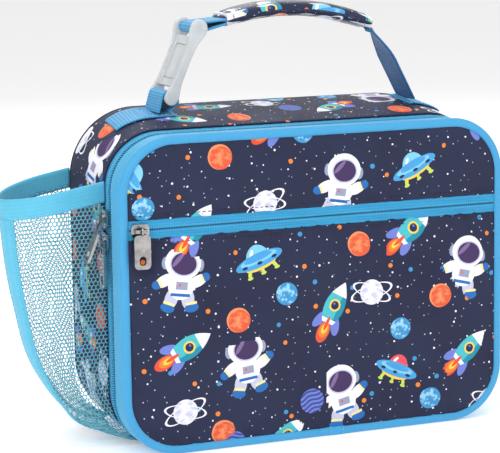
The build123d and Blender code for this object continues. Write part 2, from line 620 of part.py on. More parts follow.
# Clip: a plate with two ears at each end and a crossbar between each pair.
def clip_frame():
    """The clip's rigid frame, with its length along Z and its lower crossbar at the origin."""
    inner = CLIP_WIDTH / 2 - CLIP_EAR
    plate_low = CROSSBAR_RADIUS + CLIP_LOWER_SLOT
    plate_high = CLIP_LENGTH - CROSSBAR_RADIUS - CLIP_UPPER_SLOT
    outer = CLIP_WIDTH / 2
    plate = block(-CLIP_PLATE / 2, CLIP_PLATE / 2, -outer, outer, plate_low, plate_high)
    ends = Circle(CLIP_EAR_RADIUS) + Pos(0, CLIP_LENGTH) * Circle(CLIP_HEAD_RADIUS)
    side = Plane.XZ * make_hull(ends.edges())
    cheeks = extrude(side, amount=CLIP_WIDTH / 2, both=True)
    room = 30.0
    cheeks -= block(-room, room, -inner, inner, -room, CLIP_LENGTH + room)
    waist_half = CLIP_PLATE / 2 + CHEEK_PROUD
    waist = block(-waist_half, waist_half, -CLIP_WIDTH, CLIP_WIDTH, plate_low, plate_high)
    below_waist = block(-room, room, -room, room, -room, plate_low)
    above_waist = block(-room, room, -room, room, plate_high, CLIP_LENGTH + room)
    cheeks &= waist + below_waist + above_waist
    frame = plate + cheeks
    for height in (0, CLIP_LENGTH):
        frame += Pos(0, 0, height) * Rot(90, 0, 0) * Cylinder(CROSSBAR_RADIUS, 2 * inner + 1)
    return frame, (plate_low + plate_high) / 2


frame, gate_middle = clip_frame()
gate_zone = block(
    -CLIP_PLATE,
    CLIP_PLATE,
    -GATE_WIDTH / 2 - GATE_SLOT,
    GATE_WIDTH / 2 + GATE_SLOT,
    gate_middle - GATE_LENGTH / 2 - GATE_SLOT,
    gate_middle + GATE_LENGTH / 2,
)
gate = block(
    -CLIP_PLATE / 2 + 0.6,
    CLIP_PLATE / 2 - 0.6,
    -GATE_WIDTH / 2,
    GATE_WIDTH / 2,
    gate_middle - GATE_LENGTH / 2,
    gate_middle + GATE_LENGTH / 2 - CLEARANCE,
)
gate = fillet(gate.edges().filter_by(Axis.X).sort_by(Axis.Z)[:2], 3.0)
save(clip_place * (frame - gate_zone), "clip_frame")
save(clip_place * gate, "clip_gate")
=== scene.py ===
"""A children's insulated lunch bag with a mesh bottle pocket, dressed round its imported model.

The bag stands on z = 0 with its printed lid towards -Y and its bottle pocket towards -X.  Lengths here
are millimetres until a mesh is made, when MM turns them into metres.
"""
import logging
import math
from collections.abc import Callable, Sequence
from dataclasses import dataclass, field
from enum import Enum, IntEnum

import bmesh
import bpy
import numpy as np
from mathutils import Matrix, Vector


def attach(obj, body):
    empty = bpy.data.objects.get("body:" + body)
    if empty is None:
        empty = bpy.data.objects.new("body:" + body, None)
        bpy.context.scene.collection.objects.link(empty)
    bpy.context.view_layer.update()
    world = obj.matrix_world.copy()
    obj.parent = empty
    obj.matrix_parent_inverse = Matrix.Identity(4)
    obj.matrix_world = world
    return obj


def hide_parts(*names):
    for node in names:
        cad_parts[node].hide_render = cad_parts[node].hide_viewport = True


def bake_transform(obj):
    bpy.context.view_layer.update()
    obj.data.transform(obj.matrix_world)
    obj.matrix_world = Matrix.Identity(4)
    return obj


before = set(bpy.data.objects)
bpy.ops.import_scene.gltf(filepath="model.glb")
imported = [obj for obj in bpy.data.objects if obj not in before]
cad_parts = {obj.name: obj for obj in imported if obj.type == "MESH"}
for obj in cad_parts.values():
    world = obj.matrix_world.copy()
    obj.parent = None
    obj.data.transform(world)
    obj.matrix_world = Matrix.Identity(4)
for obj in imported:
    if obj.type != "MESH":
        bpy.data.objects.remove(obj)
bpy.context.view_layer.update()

logging.basicConfig(level=logging.INFO, format="%(name)s: %(message)s")
log = logging.getLogger("lunch_bag")

MM = 0.001
CELL = 50.0                     # side of one motif's square in the print's atlas
Array = np.ndarray
Colour = tuple[float, float, float]
Piece = bpy.types.Object


def srgb(red: int, green: int, blue: int) -> Colour:
    """Return the linear colour of an 8-bit sRGB one."""
    parts = np.array((red, green, blue)) / 255
    linear = np.where(parts <= 0.04045, parts / 12.92, ((parts + 0.055) / 1.055) ** 2.4)
    return tuple(float(v) for v in linear)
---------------
Aim
Everything from the line with "return frame, (plate_low" through the line with "bpy.context.scene.collection.objects.link(empty)" is to be output exactly; leave out all other lines.

Exercise output
    return frame, (plate_low + plate_high) / 2


frame, gate_middle = clip_frame()
gate_zone = block(
    -CLIP_PLATE,
    CLIP_PLATE,
    -GATE_WIDTH / 2 - GATE_SLOT,
    GATE_WIDTH / 2 + GATE_SLOT,
    gate_middle - GATE_LENGTH / 2 - GATE_SLOT,
    gate_middle + GATE_LENGTH / 2,
)
gate = block(
    -CLIP_PLATE / 2 + 0.6,
    CLIP_PLATE / 2 - 0.6,
    -GATE_WIDTH / 2,
    GATE_WIDTH / 2,
    gate_middle - GATE_LENGTH / 2,
    gate_middle + GATE_LENGTH / 2 - CLEARANCE,
)
gate = fillet(gate.edges().filter_by(Axis.X).sort_by(Axis.Z)[:2], 3.0)
save(clip_place * (frame - gate_zone), "clip_frame")
save(clip_place * gate, "clip_gate")
=== scene.py ===
"""A children's insulated lunch bag with a mesh bottle pocket, dressed round its imported model.

The bag stands on z = 0 with its printed lid towards -Y and its bottle pocket towards -X.  Lengths here
are millimetres until a mesh is made, when MM turns them into metres.
"""
import logging
import math
from collections.abc import Callable, Sequence
from dataclasses import dataclass, field
from enum import Enum, IntEnum

import bmesh
import bpy
import numpy as np
from mathutils import Matrix, Vector


def attach(obj, body):
    empty = bpy.data.objects.get("body:" + body)
    if empty is None:
        empty = bpy.data.objects.new("body:" + body, None)
        bpy.context.scene.collection.objects.link(empty)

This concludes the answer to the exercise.